Осенью 1928 года нежданно-негаданно встретился с Мишкой в Ленинграде у беломраморной лестницы Института истории искусства: оба поступали (и поступили!) на «лито» — литературное отделение Высших государственных курсов искусствоведения. Университет университетом, решил учиться еще: воображение захватило созвездие имен, преподававших в институте: Тынянов, Эйхенбаум, Шкловский, Жирмунский. Родник живых знаний!

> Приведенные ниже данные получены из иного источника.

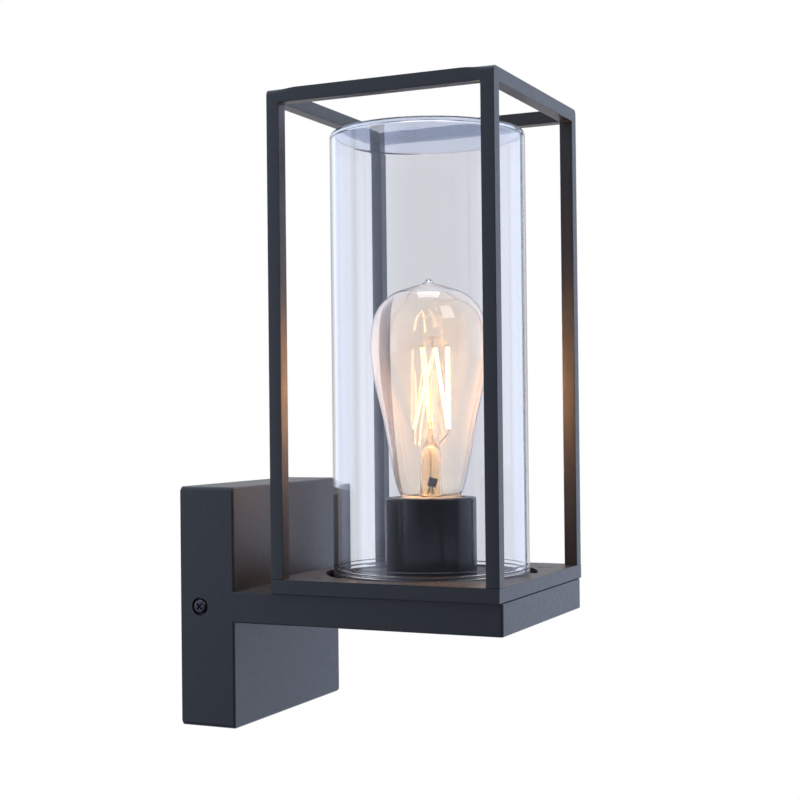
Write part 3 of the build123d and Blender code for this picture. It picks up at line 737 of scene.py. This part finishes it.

Оба здания института — «красное» и «черное» — выходили зеркальными окнами на Исаакиевскую площадь. Темно-золотой купол Исаакия сторожат крылатые ангелы. За чугунными перилами — зеленовато- черная вода Мойки. Рядом гостиница «Астория», где — лафа для студента! — за 19 копеек можно было съесть тарелку супа, а заодно бесплатно умять гору хлеба! Два года спустя вспоминали об этом как о баснословных временах! Бок о бок с «Асторией» была гостиница «Англетер», заставлявшая нас помнить о смерти Есенина.
Вспомнил рассказанную Мишкой историйку, имевшую место не то возле Урюпина, не то в районе Борисоглебска, сейчас не упомню.
Жила-была там до революции помещица. Перегородила речку, разлился пруд, напустила в него рыбы. На глазах честного народа выдернула она из своего уха золотую серьгу, продела в жабры молоденькой щучке и бросила щуку в воду. Ловить рыбу в пруду не позволяла. Но на то и запрет, чтобы его обходить: по ночам многие пытали счастье — да никому не подфартило вытащить щуку с серьгой. Потом поставила помещица мельницу на пруду, практичная была дама. Грянула революция. Помещица укатила в Париж. Крестьяне бросились ловить щуку. Спустили пруд, сломали мельницу. Засолили каждый по тридцать-сорок пудов рыбы. А золотой серьги так и не нашли. Теперь у них нет ни рыбы, ни мельницы.
Мишка собирался написать об этом рассказ. Не написал. Как, впрочем, все мы в те годы не написали многого. До завтрева не напишешь, и уже весь в другом: так оно в юности. А литературный труд… Придумать — миг, наткнуться в жизни и того короче, но написать! Измараешь чернилами тонны бумаги прежде, чем поймешь, что есть труд писателя.
Талантлив ли был Мишка? Мне кажется, очень. Хотя я мог и обмануться, в нем мне все было мило.